Your task is to quote the listing below exactly, beginning with its first line and ending on the line bearing "round(sum((b - a).length".

— start of ENTRIES SUPPLIED —

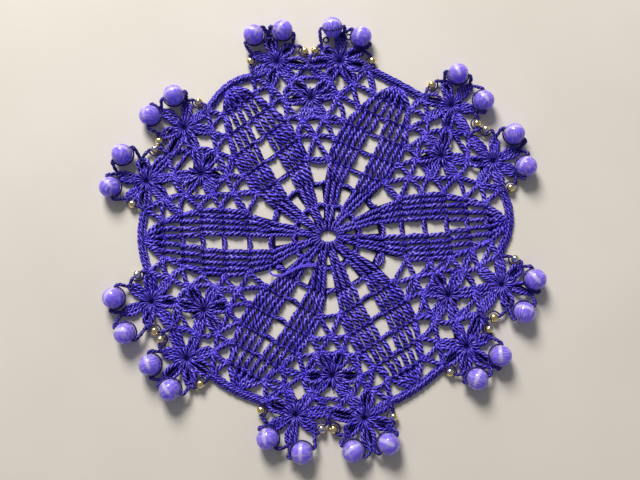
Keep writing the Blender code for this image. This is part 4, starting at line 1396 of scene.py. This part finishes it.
bpy.data.objects.remove(plied_profile)
print("tail", round(sum((b - a).length for a, b in zip(tail_line, tail_line[1:])) * 1000), "mm long")

# %% [markdown]
# ## Ride on the frame
# Every piece rides on the root's empty, so the ground, the stitches and the beads move together.

# %% Body
for piece in [lace_ground, *thread_pieces, *bead_pieces]:
    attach(piece, "root")
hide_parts("lace")
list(bead_pieces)
pieces = [lace_ground, *thread_pieces, *bead_pieces]
triangles = sum(len(face.vertices) - 2 for piece in pieces for face in piece.data.polygons)
print(len(pieces), "pieces,", triangles, "triangles")

# %% [markdown]
# ## Floor, light and camera
# The floor is plain and pale. One large soft light stands where a window would, behind and a little to the
# left, and a pale sky fills the shadows. The camera looks down from a little in front.

# %% Floor
FLOOR_REACH, FLOOR_PATCH = 2.0, 1 / 12  # metres
floor_material, shader = new_material("Plaster, smoothed")
place = add_node(floor_material, "ShaderNodeTexCoord")
patches = add_noise(floor_material, FLOOR_PATCH, detail=4.0, place=place.outputs["Object"])
floor_colour = add_node(floor_material, "ShaderNodeValToRGB", Fac=patches.outputs["Fac"])
set_stops(floor_colour, (0.3, "#CFC8BE"), (0.7, "#D6CFC6"))
floor_material.node_tree.links.new(floor_colour.outputs["Color"], shader.inputs["Base Color"])
shader.inputs["Roughness"].default_value = 0.6
bm = bmesh.new()
bmesh.ops.create_grid(bm, x_segments=1, y_segments=1, size=FLOOR_REACH)
mesh = bpy.data.meshes.new("floor")
bm.to_mesh(mesh)
bm.free()
floor = add_piece("floor", mesh, floor_material, bpy.context.scene.collection)
print("floor", 2 * FLOOR_REACH, "m wide")

# %% Light
SKY_COLOUR, SKY_STRENGTH = "#EEF1F6", 0.25
WINDOW_COLOUR, WINDOW_POWER = "#FFFDF8", 46.5           # watts
WINDOW_AT, WINDOW_SIZE = Vector((-0.44, 1.34, 1.06)), 0.66  # metres
world = bpy.data.worlds.new("Pale room")
world.use_nodes = True
world.node_tree.nodes["Background"].inputs["Color"].default_value = linear(SKY_COLOUR)
world.node_tree.nodes["Background"].inputs["Strength"].default_value = SKY_STRENGTH
bpy.context.scene.world = world
light = bpy.data.lights.new("Window", "AREA")
light.shape = "SQUARE"
light.size = WINDOW_SIZE
light.energy = WINDOW_POWER
light.color = linear(WINDOW_COLOUR)[:3]
window = bpy.data.objects.new("Window", light)
window.location = WINDOW_AT
window.rotation_euler = (-WINDOW_AT).to_track_quat("-Z", "Y").to_euler()
bpy.context.scene.collection.objects.link(window)
print("window", round(WINDOW_AT.length, 2), "m away")

# %% Camera
LENS, SENSOR_WIDTH = 45.0, 36.0  # millimetres
CAMERA_AT, LOOKS_AT = Vector((-0.0003, -0.0665, 0.3758)), Vector((-0.0003, -0.0036, 0.0))
camera_data = bpy.data.cameras.new("Camera")
camera_data.lens, camera_data.sensor_width = LENS, SENSOR_WIDTH
camera = bpy.data.objects.new("Camera", camera_data)
camera.location = CAMERA_AT
aim = LOOKS_AT - CAMERA_AT
camera.rotation_euler = aim.to_track_quat("-Z", "Y").to_euler()
bpy.context.scene.collection.objects.link(camera)
bpy.context.scene.camera = camera
bpy.context.scene.view_settings.view_transform = "Standard"
print("camera looks down", round(math.degrees(math.asin(-aim.normalized().z)), 1), "degrees")
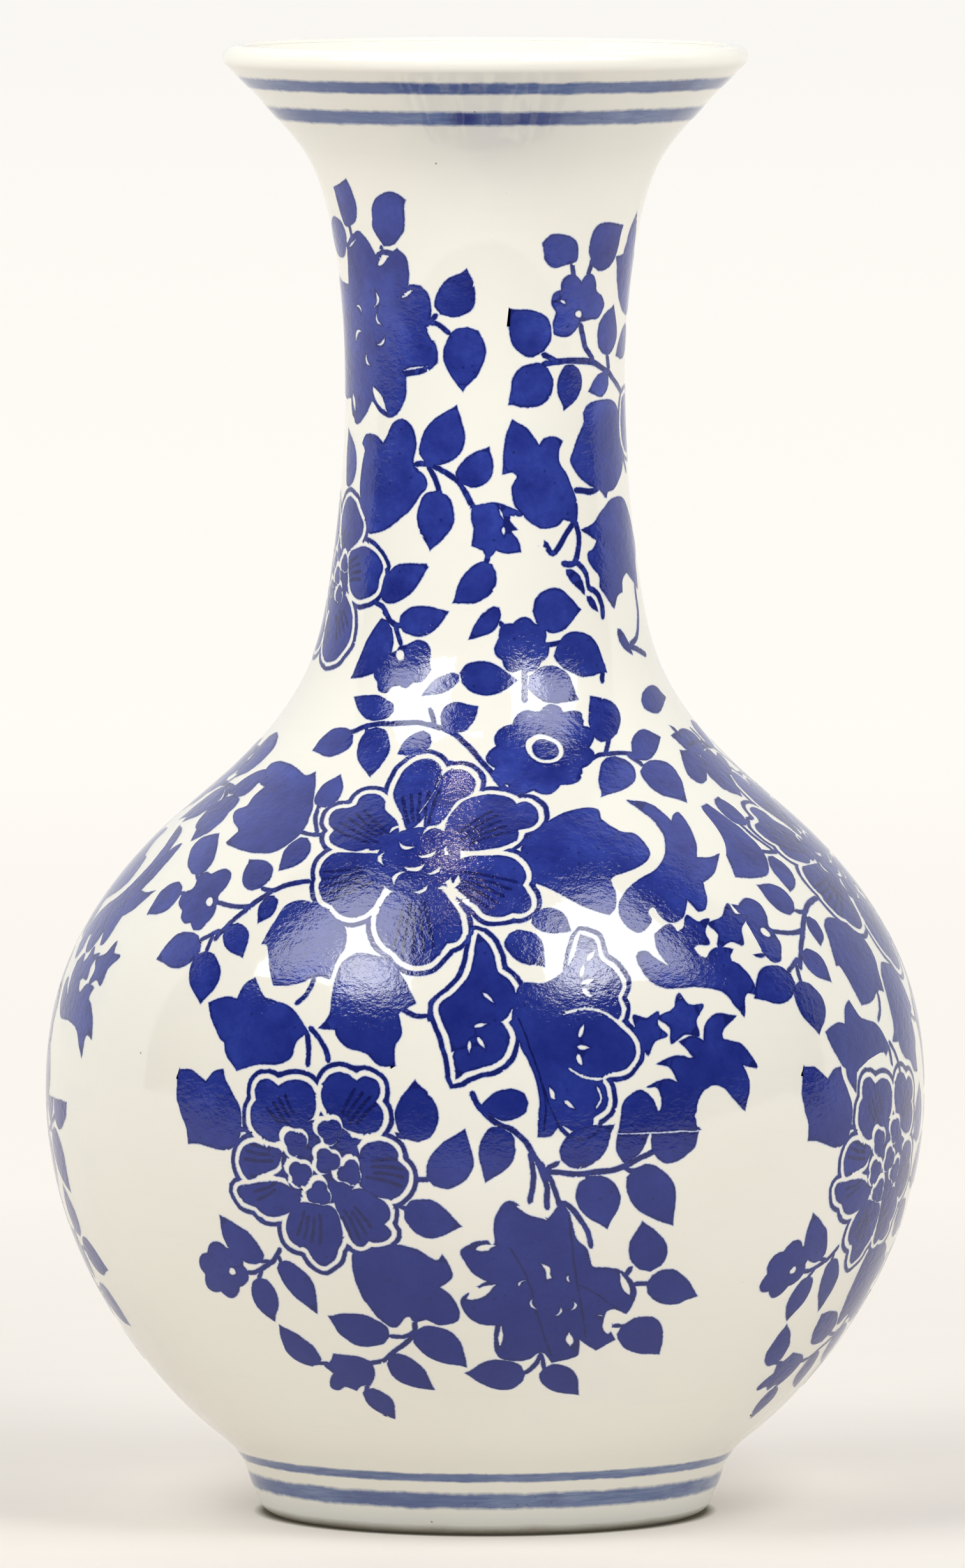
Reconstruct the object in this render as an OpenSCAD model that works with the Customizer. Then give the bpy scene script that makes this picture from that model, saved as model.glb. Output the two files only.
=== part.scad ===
// Bottle vase in blue and white porcelain.
// Five thrown sections, luted together with stepped joints, carry four painted cobalt
// lines and seven sheets of transfer decoration. Everything is turned about the Z axis,
// and the vase stands on Z = 0.

/* [Body] */
// Height of the whole vase
vase_h = 340; // [330:1:350]
// Diameter of the body at its widest
belly_d = 204; // [190:1:216]
// Diameter of the foot where it stands
foot_d = 101; // [92:1:108]

/* [Neck and mouth] */
// Diameter of the neck at its narrowest
neck_d = 64.6; // [58:0.2:72]
// Diameter of the mouth over its rolled lip
mouth_d = 121.4; // [112:0.2:130]
// Lean of the flare under the lip, away from upright
flare_angle = 47; // [38:1:54]

/* [Walls] */
// Thickness of the clay near the foot
wall_low = 8; // [6:0.5:10]
// Thickness of the clay at the belly
wall_belly = 6; // [4.5:0.5:8]
// Thickness of the clay in the neck
wall_neck = 5; // [4:0.5:7]
// Thickness of the lip
lip_t = 5.6; // [4.5:0.1:7]
// Height of the turned hollow under the base
base_recess_h = 10; // [8:0.5:11]
// Thickness of the vase's floor
floor_t = 8; // [6:0.5:12]
// Width of the ring that the vase stands on
foot_ring_w = 6.5; // [5:0.5:9]

/* [Luted joints] */
// Height of the joint between the foot ring and the body
foot_joint_z = 12; // [11.5:0.5:13]
// Height of the joint at the belly
belly_joint_z = 98; // [90:1:110]
// Height of the joint at the root of the neck
neck_joint_z = 196; // [190:1:204]
// Height of the joint under the mouth
mouth_joint_z = 300; // [290:1:306]
// How far each tongue reaches into the section above it
tongue_h = 4; // [3:0.5:6]

/* [Decoration] */
// Thickness of a painted line or a transfer sheet
skin_t = 0.12; // [0.1:0.02:0.3]
// Angle left bare between neighbouring transfer sheets
sheet_gap = 2; // [1:1:8]
// Turn of the first body sheet about the vase
body_sheet_turn = -12; // [-45:1:45]
// Turn of the first neck sheet about the vase
neck_sheet_turn = -45; // [-60:1:45]

/* [Hidden] */
$fn = 180;

belly_r = belly_d / 2;
neck_r = neck_d / 2;
mouth_r = mouth_d / 2;
foot_r = foot_d / 2;
lip_r = lip_t / 2;
edge_r = 1.2;
steps_per_span = 8;
lip_steps = 14;

// Heights of the painted lines: [lowest, highest].
foot_line_lower_z = [6.8, 9.6];
foot_line_upper_z = [13.4, 15.2];
mouth_line_lower_z = [323.2, 325.8];
mouth_line_upper_z = [330.4, 332.6];
// Transfer sheets round the body and round the neck, and the heights that they cover.
body_sheets = 4;
neck_sheets = 3;
body_sheet_z = [26, 194];
neck_sheet_z = [195, 311];

// Heights at which the wall's thickness is given.
wall_stations = [
    [0, wall_low], [40, wall_low], [belly_joint_z, wall_belly], [neck_joint_z, wall_neck],
    [mouth_joint_z, wall_neck], [vase_h, lip_t]
];

// The silhouette is one smooth B-spline. Its stations are [radius, height].
foot_stations = [
    [foot_r + edge_r, edge_r], [foot_r + 2.8, 4.5], [foot_r + 4.4, 9], [foot_r + 5.5, 12.6]
];
body_stations = [
    for (s = [
        [0.58, 16.6], [0.65, 21.8], [0.765, 34], [0.873, 50], [0.953, 67.5], [0.997, 87], [1, 107.5],
        [0.961, 127], [0.855, 145.5], [0.724, 160], [0.575, 172], [0.458, 185], [0.38, 199]
    ]) [s[0] * belly_r, s[1]]
];
neck_stations = [
    for (s = [[1.1, 217], [1.031, 236], [0.997, 255], [1, 272], [1.04, 288], [1.127, 303], [1.245, 314.2]])
        [s[0] * neck_r, s[1]]
];
// The flare meets the rolled lip along the lip's own tangent.
lip_centre = [mouth_r - lip_r, vase_h - lip_r];
flare_end = lip_centre + lip_r * [cos(flare_angle), -sin(flare_angle)];
flare_run = 6.6 * [sin(flare_angle), cos(flare_angle)];
mouth_stations = [[0.785 * mouth_r, vase_h - 17.4], flare_end - flare_run, flare_end];
stations = concat(foot_stations, body_stations, neck_stations, mouth_stations);

// Uniform cubic B-spline through a run of stations, mirrored past both ends.
last_station = len(stations) - 1;
guide = concat(
    [2 * stations[0] - stations[1]],
    stations,
    [2 * stations[last_station] - stations[last_station - 1]]
);
function blend(a, b, c, d, t) = (
    a * pow(1 - t, 3)
    + b * (3 * pow(t, 3) - 6 * t * t + 4)
    + c * (3 * t - 3 * pow(t, 3) + 3 * t * t + 1)
    + d * pow(t, 3)
) / 6;
outer = [
    for (i = [0 : len(guide) - 4], k = [0 : steps_per_span - 1])
        blend(guide[i], guide[i + 1], guide[i + 2], guide[i + 3], k / steps_per_span),
    flare_end
];

// Unit vectors along the silhouette and out of it, at each of its points.
last = len(outer) - 1;
function unit(v) = v / norm(v);
function outward(i) = let (t = unit(outer[min(i + 1, last)] - outer[max(i - 1, 0)])) [t[1], -t[0]];
function inset(i, depth) = outer[i] - depth * outward(i);
function wall_at(z) = lookup(z, wall_stations);

mid = [for (i = [0 : last]) inset(i, wall_at(outer[i][1]) / 2)];
inner = [for (i = [0 : last]) inset(i, wall_at(outer[i][1]))];

// Index of the first silhouette point at or above a height.
function index_at(z) = len([for (p = outer) if (p[1] < z) 1]);
// Point on the silhouette at an exact height.
function point_at(z) = let (i = index_at(z), a = outer[i - 1], b = outer[i])
    a + (b - a) * (z - a[1]) / (b[1] - a[1]);
function run(list, from, to) = [for (i = [from : to]) list[i]];
function backward(list) = [for (i = [len(list) - 1 : -1 : 0]) list[i]];

// A section of wall between two luted joints. The tongue at each joint is its inner half.
module wall_section(from_z, to_z) {
    a = index_at(from_z);
    b = index_at(to_z);
    a_top = index_at(from_z + tongue_h);
    b_top = index_at(to_z + tongue_h);
    rotate_extrude()
        polygon(concat(
            run(outer, a, b),
            run(mid, b, b_top),
            backward(run(inner, a_top, b_top)),
            backward(run(mid, a, a_top))
        ));
}

// A skin on the wall's outside, between two heights, thickest away from its edges.
function skin_outline(z_low, z_high) = let (
    a = index_at(z_low),
    b = index_at(z_high) - 1,
    low = point_at(z_low),
    high = point_at(z_high)
) concat(
    [low], run(outer, a, b), [high],
    [high + skin_t * outward(b)],
    backward([for (i = [a : b]) inset(i, -skin_t)]),
    [low + skin_t * outward(a)]
);

module painted_line(z) {
    color("steelblue") rotate_extrude() polygon(skin_outline(z[0], z[1]));
}

// One of the equal sheets that cover a band of the wall. A turn of 0 faces the front, -Y.
module transfer_sheet(number, sheets, turn, z) {
    pitch = 360 / sheets;
    sweep = pitch - sheet_gap;
    color("mediumblue")
        rotate([0, 0, turn - 90 + (number - 1) * pitch - sweep / 2])
            rotate_extrude(angle = sweep)
                polygon(skin_outline(z[0], z[1]));
}

// The foot ring stands on its turned edge and holds the body's spigot in a rebate.
joint_r = outer[index_at(foot_joint_z)][0];
joint_z = outer[index_at(foot_joint_z)][1];
recess_r = foot_r - foot_ring_w;
spigot_r = recess_r + (joint_r - recess_r) / 2;
foot_edge = [
    for (a = [-90 : 15 : -45]) [foot_r, edge_r] + edge_r * [cos(a), sin(a)]
];
recess_edge = [
    for (a = [180 : 15 : 270]) [recess_r + edge_r, edge_r] + edge_r * [cos(a), sin(a)]
];

module foot_ring() {
    color("ivory")
        rotate_extrude()
            polygon(concat(
                recess_edge,
                foot_edge,
                run(outer, 0, index_at(foot_joint_z)),
                [[spigot_r, joint_z], [spigot_r, base_recess_h], [recess_r, base_recess_h]]
            ));
}

// The lower body is a bowl. Its floor reaches down into the foot ring.
module lower_body() {
    a = index_at(foot_joint_z);
    b = index_at(belly_joint_z);
    b_top = index_at(belly_joint_z + tongue_h);
    floor_z = base_recess_h + floor_t;
    hollow_from = len([for (p = inner) if (p[1] < floor_z + 4) 1]);
    color("ivory")
        rotate_extrude()
            polygon(concat(
                [[0, base_recess_h], [spigot_r, base_recess_h], [spigot_r, joint_z]],
                run(outer, a, b),
                run(mid, b, b_top),
                backward(run(inner, hollow_from, b_top)),
                [inner[hollow_from] - [5, 2.6], inner[hollow_from] - [12, 3.7], [0, floor_z]]
            ));
}

module upper_body() {
    color("ivory") wall_section(belly_joint_z, neck_joint_z);
}

module neck() {
    color("ivory") wall_section(neck_joint_z, mouth_joint_z);
}

// The mouth rim flares to a lip that is rolled through a half circle.
module mouth_rim() {
    a = index_at(mouth_joint_z);
    a_top = index_at(mouth_joint_z + tongue_h);
    roll = [
        for (k = [1 : lip_steps - 1])
            let (angle = -flare_angle + 180 * k / lip_steps)
                lip_centre + lip_r * [cos(angle), sin(angle)]
    ];
    color("ivory")
        rotate_extrude()
            polygon(concat(
                run(outer, a, last),
                roll,
                backward(run(inner, a_top, last)),
                backward(run(mid, a, a_top))
            ));
}

module foot_line_lower() { painted_line(foot_line_lower_z); }
module foot_line_upper() { painted_line(foot_line_upper_z); }
module mouth_line_lower() { painted_line(mouth_line_lower_z); }
module mouth_line_upper() { painted_line(mouth_line_upper_z); }

foot_ring();
lower_body();
upper_body();
neck();
mouth_rim();
foot_line_lower();
foot_line_upper();
mouth_line_lower();
mouth_line_upper();
for (n = [1 : body_sheets])
    transfer_sheet(n, body_sheets, body_sheet_turn, body_sheet_z);
for (n = [1 : neck_sheets])
    transfer_sheet(n, neck_sheets, neck_sheet_turn, neck_sheet_z);
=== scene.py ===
"""Looks of the blue and white bottle vase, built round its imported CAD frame.

The clay is turned again from the same silhouette as the CAD, with more points.
Each sheet of printed decoration is laid out flat, in millimetres: x runs round the
wall from the sheet's middle, and y runs up the wall from the foot. The layout is then
cut into triangles and wrapped on the wall.
"""

import math

import bpy
import numpy as np
from mathutils import Matrix, Vector, noise
from mathutils.geometry import delaunay_2d_cdt


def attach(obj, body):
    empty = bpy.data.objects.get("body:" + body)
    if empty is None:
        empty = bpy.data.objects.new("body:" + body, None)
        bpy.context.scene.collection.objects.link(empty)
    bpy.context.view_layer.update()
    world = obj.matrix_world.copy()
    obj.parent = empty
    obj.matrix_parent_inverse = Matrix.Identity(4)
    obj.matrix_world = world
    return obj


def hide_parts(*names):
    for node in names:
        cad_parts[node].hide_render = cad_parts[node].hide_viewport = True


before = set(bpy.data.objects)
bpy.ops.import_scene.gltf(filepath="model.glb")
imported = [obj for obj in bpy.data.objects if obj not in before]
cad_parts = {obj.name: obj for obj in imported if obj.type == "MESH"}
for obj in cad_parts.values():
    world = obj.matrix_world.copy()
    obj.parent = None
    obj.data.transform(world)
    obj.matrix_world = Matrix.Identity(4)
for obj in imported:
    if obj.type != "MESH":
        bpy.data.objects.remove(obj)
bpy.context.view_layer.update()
MM = 0.001
COLLECTION = bpy.context.scene.collection

# ---------------------------------------------------------------- the wall, in millimetres

VASE_H = 340.0
BELLY_R = 102.0
NECK_R = 32.3
MOUTH_R = 60.7
RECESS_R = 44.0
EDGE_R = 1.2
LIP_R = 2.8
# The trumpet leans out by this many degrees under the lip, where it runs straight for a little.
FLARE_LEAN = 47
FLARE_RUN = 6.6
FLARE = math.radians(FLARE_LEAN)
THROAT_R, THROAT_DROP = 0.785 * MOUTH_R, 17.4
BASE_RECESS_H = 10.0
FLOOR_TOP = 18.0
FOOT_JOINT, BELLY_JOINT, NECK_JOINT, MOUTH_JOINT = 12.0, 98.0, 196.0, 300.0
TONGUE = 4.0
# The thickness of the clay at a few heights.
WALL_Z = [0, 40, 98, 196, 300, 340]
WALL_T = [8, 8, 6, 5, 5, 5.6]
# How finely the pieces are made: steps round the vase, steps between two stations, and lengths up the wall.
TURN_STEPS = 288
SPLINE_STEPS = 24
SKIN_STEP = 1.3
INNER_STEP = 4.0
LIP_INNER_STEP = 2.0
SHARP = math.radians(35)
ON_AXIS = 1e-6
TINY = 1e-9

# Radius and height of the stations that the outside is drawn through.
foot_stations = [(51.7, 1.2), (53.3, 4.5), (54.9, 9), (56, 12.6)]
body_stations = [
    (share * BELLY_R, z)
    for share, z in [
        (0.58, 16.6), (0.65, 21.8), (0.765, 34), (0.873, 50), (0.953, 67.5), (0.997, 87), (1, 107.5),
        (0.961, 127), (0.855, 145.5), (0.724, 160), (0.575, 172), (0.458, 185), (0.38, 199),
    ]
]
neck_stations = [
    (share * NECK_R, z)
    for share, z in [
        (1.1, 217), (1.031, 236), (0.997, 255), (1, 272), (1.04, 288), (1.127, 303), (1.245, 314.2),
    ]
]
lip_centre = np.array([MOUTH_R - LIP_R, VASE_H - LIP_R])
flare_end = lip_centre + LIP_R * np.array([math.cos(FLARE), -math.sin(FLARE)])
flare_run = FLARE_RUN * np.array([math.sin(FLARE), math.cos(FLARE)])
mouth_stations = [(THROAT_R, VASE_H - THROAT_DROP), tuple(flare_end - flare_run), tuple(flare_end)]
stations = np.array(foot_stations + body_stations + neck_stations + mouth_stations, float)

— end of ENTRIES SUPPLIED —

#### RESULT:
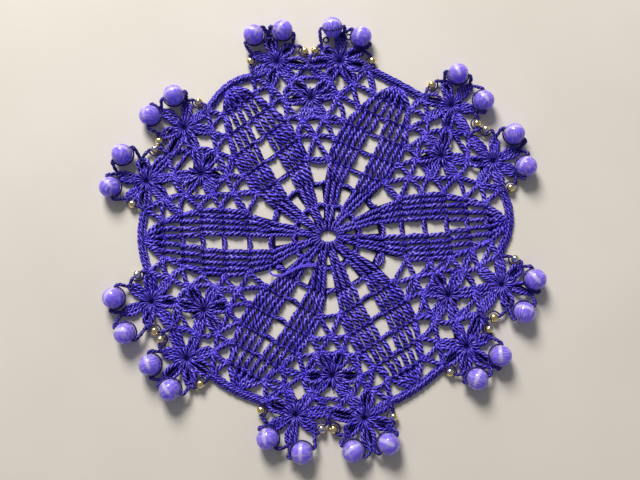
Keep writing the Blender code for this image. This is part 4, starting at line 1396 of scene.py. This part finishes it.
bpy.data.objects.remove(plied_profile)
print("tail", round(sum((b - a).length for a, b in zip(tail_line, tail_line[1:])) * 1000), "mm long")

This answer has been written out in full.